To be done — Return a copy of every line in the records that includes the word "object".

CAD and scene scripts:
────────

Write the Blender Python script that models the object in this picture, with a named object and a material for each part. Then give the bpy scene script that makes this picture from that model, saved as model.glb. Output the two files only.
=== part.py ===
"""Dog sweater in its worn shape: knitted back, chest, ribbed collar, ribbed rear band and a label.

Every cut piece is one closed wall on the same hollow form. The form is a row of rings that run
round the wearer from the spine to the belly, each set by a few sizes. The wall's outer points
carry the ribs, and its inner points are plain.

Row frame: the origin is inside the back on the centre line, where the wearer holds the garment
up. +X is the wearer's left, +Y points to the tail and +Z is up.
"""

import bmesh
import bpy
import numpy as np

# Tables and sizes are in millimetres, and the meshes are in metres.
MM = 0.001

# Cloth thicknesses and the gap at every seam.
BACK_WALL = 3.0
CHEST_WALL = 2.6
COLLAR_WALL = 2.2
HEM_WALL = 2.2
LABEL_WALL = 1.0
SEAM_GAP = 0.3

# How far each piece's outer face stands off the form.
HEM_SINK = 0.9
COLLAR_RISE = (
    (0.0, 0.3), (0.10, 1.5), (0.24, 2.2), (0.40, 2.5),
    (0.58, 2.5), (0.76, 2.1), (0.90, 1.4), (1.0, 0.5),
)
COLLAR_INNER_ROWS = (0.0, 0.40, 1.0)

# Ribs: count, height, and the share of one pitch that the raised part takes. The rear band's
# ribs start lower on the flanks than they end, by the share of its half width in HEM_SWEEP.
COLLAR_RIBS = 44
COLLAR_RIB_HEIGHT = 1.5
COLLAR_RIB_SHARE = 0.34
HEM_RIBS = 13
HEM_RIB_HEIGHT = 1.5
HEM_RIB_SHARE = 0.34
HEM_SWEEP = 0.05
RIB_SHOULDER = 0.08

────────

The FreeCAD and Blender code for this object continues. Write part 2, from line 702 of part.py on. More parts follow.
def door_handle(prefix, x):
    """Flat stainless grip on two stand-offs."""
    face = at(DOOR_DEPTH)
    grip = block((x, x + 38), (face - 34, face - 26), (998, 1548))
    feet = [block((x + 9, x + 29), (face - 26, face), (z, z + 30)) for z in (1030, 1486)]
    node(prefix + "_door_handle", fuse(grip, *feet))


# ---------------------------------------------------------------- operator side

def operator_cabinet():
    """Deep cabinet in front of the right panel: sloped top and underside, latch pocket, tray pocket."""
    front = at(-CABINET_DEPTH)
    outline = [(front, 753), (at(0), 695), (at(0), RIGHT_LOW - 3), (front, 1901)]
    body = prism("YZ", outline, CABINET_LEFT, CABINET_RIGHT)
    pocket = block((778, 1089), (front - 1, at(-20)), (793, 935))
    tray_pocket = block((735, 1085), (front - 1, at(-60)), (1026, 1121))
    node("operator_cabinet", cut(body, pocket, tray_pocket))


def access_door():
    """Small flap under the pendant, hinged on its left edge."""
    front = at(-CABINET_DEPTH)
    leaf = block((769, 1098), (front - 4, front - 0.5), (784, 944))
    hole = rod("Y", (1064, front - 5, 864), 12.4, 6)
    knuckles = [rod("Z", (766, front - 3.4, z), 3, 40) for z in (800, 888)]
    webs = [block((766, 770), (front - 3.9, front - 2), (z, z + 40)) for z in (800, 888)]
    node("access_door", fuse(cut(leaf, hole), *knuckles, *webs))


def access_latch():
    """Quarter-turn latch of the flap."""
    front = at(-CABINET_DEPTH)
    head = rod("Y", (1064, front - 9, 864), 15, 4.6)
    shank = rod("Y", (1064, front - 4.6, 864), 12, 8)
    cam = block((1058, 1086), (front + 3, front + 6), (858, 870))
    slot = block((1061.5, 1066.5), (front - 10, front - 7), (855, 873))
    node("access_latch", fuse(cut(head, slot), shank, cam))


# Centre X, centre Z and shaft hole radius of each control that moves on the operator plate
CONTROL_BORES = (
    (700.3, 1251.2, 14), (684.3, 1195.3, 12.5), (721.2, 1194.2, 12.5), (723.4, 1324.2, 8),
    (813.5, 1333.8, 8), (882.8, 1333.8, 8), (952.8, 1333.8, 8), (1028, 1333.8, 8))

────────

Solved problem —
Write the Blender Python script that models the object in this picture, with a named object and a material for each part. Then give the bpy scene script that makes this picture from that model, saved as model.glb. Output the two files only.
The FreeCAD and Blender code for this object continues. Write part 2, from line 702 of part.py on. More parts follow.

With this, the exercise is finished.